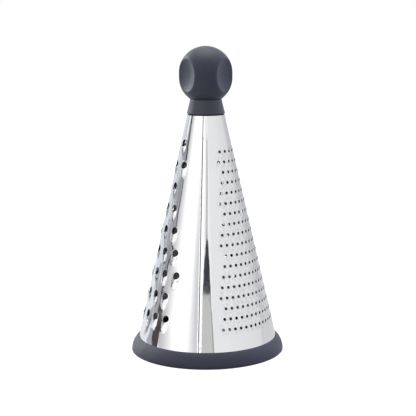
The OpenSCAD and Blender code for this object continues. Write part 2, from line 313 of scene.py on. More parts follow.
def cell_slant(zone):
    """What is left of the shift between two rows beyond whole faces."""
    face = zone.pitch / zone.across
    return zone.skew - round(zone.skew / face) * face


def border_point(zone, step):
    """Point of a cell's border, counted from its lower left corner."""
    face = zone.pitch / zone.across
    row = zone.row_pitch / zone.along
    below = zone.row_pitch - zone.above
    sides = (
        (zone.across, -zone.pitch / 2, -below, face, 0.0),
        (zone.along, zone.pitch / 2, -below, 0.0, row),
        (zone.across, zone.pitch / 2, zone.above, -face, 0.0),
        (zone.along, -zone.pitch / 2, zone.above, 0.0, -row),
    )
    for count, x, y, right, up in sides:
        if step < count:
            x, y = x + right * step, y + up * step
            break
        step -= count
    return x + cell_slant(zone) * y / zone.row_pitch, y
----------
> What you need to do
Take the listing above and write it out again exactly.

> Complete output
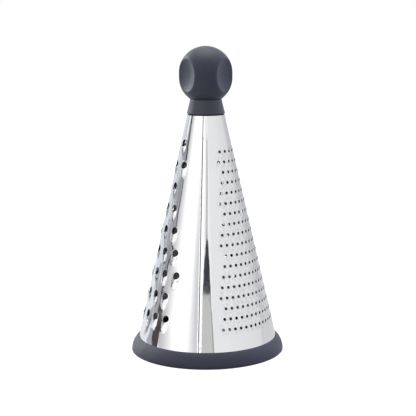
The OpenSCAD and Blender code for this object continues. Write part 2, from line 313 of scene.py on. More parts follow.
def cell_slant(zone):
    """What is left of the shift between two rows beyond whole faces."""
    face = zone.pitch / zone.across
    return zone.skew - round(zone.skew / face) * face


def border_point(zone, step):
    """Point of a cell's border, counted from its lower left corner."""
    face = zone.pitch / zone.across
    row = zone.row_pitch / zone.along
    below = zone.row_pitch - zone.above
    sides = (
        (zone.across, -zone.pitch / 2, -below, face, 0.0),
        (zone.along, zone.pitch / 2, -below, 0.0, row),
        (zone.across, zone.pitch / 2, zone.above, -face, 0.0),
        (zone.along, -zone.pitch / 2, zone.above, 0.0, -row),
    )
    for count, x, y, right, up in sides:
        if step < count:
            x, y = x + right * step, y + up * step
            break
        step -= count
    return x + cell_slant(zone) * y / zone.row_pitch, y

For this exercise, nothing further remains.